Black Thought delivers in-depth look into his life with new Audible project, ‘7 Years’
The frontman of The Roots gives insight into his life, career, and hip-hop history in a new audio memoir dropping on July 8.
What do author Richard Wright and rapper Tariq “Black Thought” Trotter have in common? They are both peerless wordsmiths, with uncanny ability to harness their humble and volatile upbringings as Black men in America and expressing it in a way that inspires a generation.
Plus, they both almost burnt their houses down as kids because they were playing with fire near curtains.

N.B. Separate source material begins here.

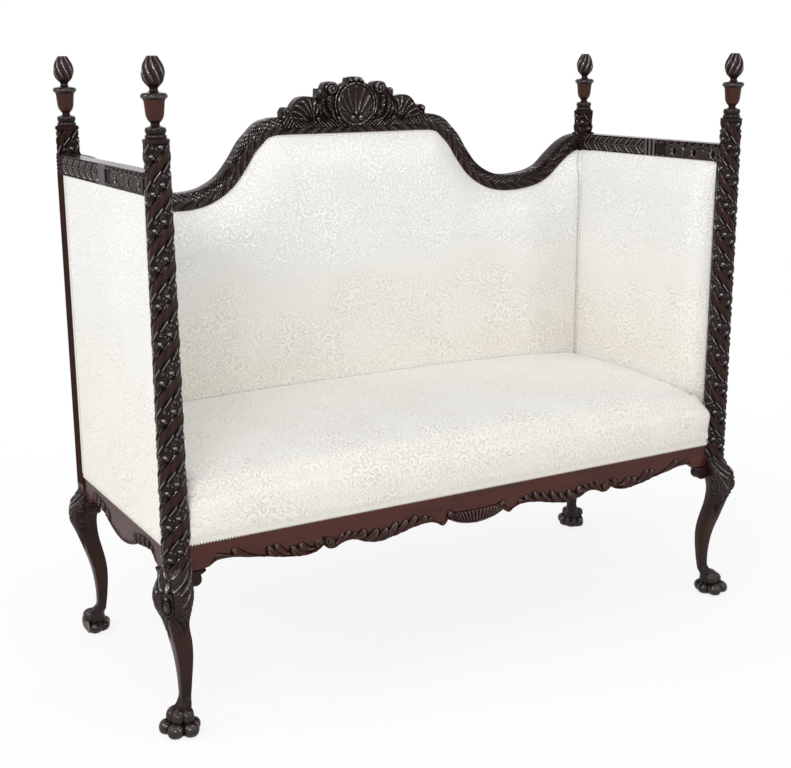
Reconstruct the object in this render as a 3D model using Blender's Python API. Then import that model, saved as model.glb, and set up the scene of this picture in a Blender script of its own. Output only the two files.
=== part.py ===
# A carved mahogany settee: four posts on cabriole legs with paw feet, a serpentine
# back rail under a shell crest, shaped seat rails, and stuffed seat, back and sides.
# Metres, +Z up. The front faces -Y, and the origin is on the floor in the middle.

import math
import bpy
import bmesh
import numpy as np
from mathutils import Vector

for old in list(bpy.data.objects):
    bpy.data.objects.remove(old, do_unlink=True)

# Clearances
FIT_GAP = 0.0003             # between pieces that touch, and round every tenon
CUT_OVERRUN = 0.006          # how far a cutter runs past the face that it opens
FLATNESS = 0.00001           # a four-sided face twisted more than this is split

# Where the four posts stand
POST_SPACING = 1.325         # left post axis to right post axis
POST_DEPTH = 0.523           # front post axis to back post axis

# Shaft of a post
SHAFT_BASE = 0.335           # the shaft starts here, above the knee
SHAFT_TOP = 1.112
SHAFT_BASE_RADIUS = 0.0270
SHAFT_TOP_RADIUS = 0.0235
SPIRAL_STARTS = 2
SPIRAL_PITCH = 0.0664        # height from one spiral band to the next
GROOVE_DEPTH = 0.0045
COLLAR_HEIGHT = 0.007        # plain band at the top of the shaft
BACK_POST_WIDTH = 0.042      # the back posts are square below the top rails
SECTION_POINTS = 18
RINGS_PER_BAND = 4

# Cabriole leg and paw foot
KNEE_REACH = 0.0175          # how far the knee's middle swings out
KNEE_HALF = 0.0355           # half the knee's thickness along the diagonal
FOOT_HEIGHT = 0.0580
FOOT_RADIUS = 0.0370
TOE_DEPTH = 0.0050           # depth of the clefts between the toes
BACK_FOOT_FLAT = 0.0250      # the back feet are sawn flat this far outside the post axis
BACK_FOOT_FLAT_HEIGHT = 0.0280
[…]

Now, that last anecdote isn’t common knowledge for fans of The Roots, but Trotter reveals that story, and more in a new collaboration with Audible called 7 Years. Dropping on Thursday, the nearly two-hour audio-only memoir offers a four-dimension excursion, featuring Trotter telling his story of inspiration and evolution.
As part of Audibles’ “Words and Music” initiative that posted unique audio storytelling of acts like Yo-Yo Ma, Smokey Robinson, and Common, 7 Years is an illumination of the man who is the embodiment of rap music’s refinement. His natural ability to convey his life on tape is just as compelling as his poignant, esoteric wordplay that remains grounded to the foundation from whence it came.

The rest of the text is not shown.